The second brothel I stepped into was a massage parlour in North Sydney. On my first shift I made enough for my rent and a quarter ounce of weed, and I found magic there. It was so fucking simple. I took off my clothes and pretended to be a hot little treat, a barely legal slut, and it was easy because I was. I sucked their cocks and sucked up their attention and took their money and wondered why the fuck everyone didn’t do this.
I never slept on the floor again.
Five years after I’d last performed sexual acts for money, after I’d thought my days of performing sex acts for money were long gone, I walked into a dungeon and got a job as a receptionist. I was 32. I couldn’t pretend to be normal in the civilian world. I wasn’t normal. I knew another world existed, and I missed being part of it.
The dungeon was in an old factory—a little house of pleasure and pain built into the red brick skin of the building. There was an auto wrecker on one side, a storage facility next door, and a truck depot across the road. The many men and few women in the street knew who we were. The men all grinned and the women pursed their lips. Whores.
I jumped the counter—what they call it when a receptionist becomes a worker, a phenomenon so common that it has its own term—not long after. I’d missed this world, the other world. Whoreland. I wanted men’s money redistributed to me, where it belonged. I wasn’t poor, but I wasn’t rich either, and I missed the feeling of cash in my hand. As well, I wanted to be a sweet treat behind blacked out windows again. I’d missed that too.
I couldn’t pretend to be normal in the civilian world. I wasn’t normal. I knew another world existed, and I missed being part of it.

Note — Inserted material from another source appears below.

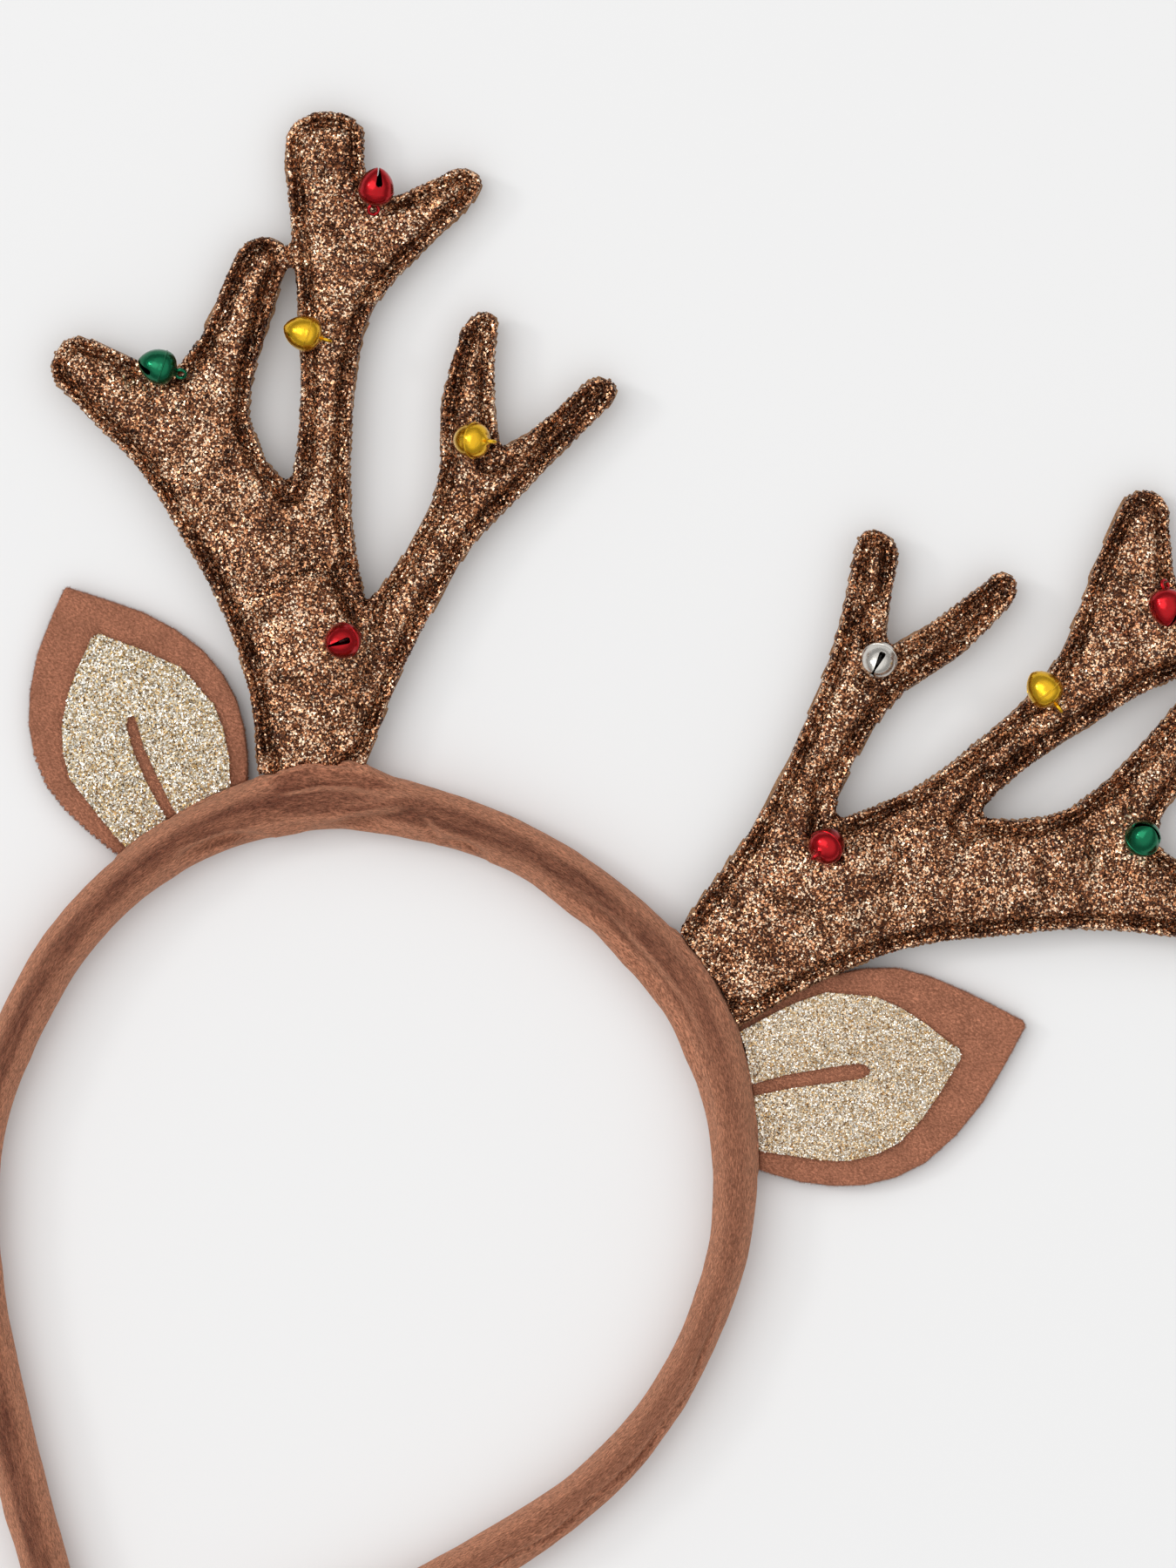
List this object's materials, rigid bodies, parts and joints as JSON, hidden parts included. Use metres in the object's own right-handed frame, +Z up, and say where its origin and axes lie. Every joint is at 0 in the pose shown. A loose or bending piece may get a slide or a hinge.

I knew I wanted to be a whore for so many reasons. It wasn’t just poverty, but poverty played a part. It wasn’t just desire, but desire was part of it too. Part of it was my mind being oddly-shaped in a world where everyone else was a slick circle sliding through the round holes of life and work. I could never fit anywhere, and I sought out places that seemed oddly-shaped too, wondering if I’d find a place to slot myself through.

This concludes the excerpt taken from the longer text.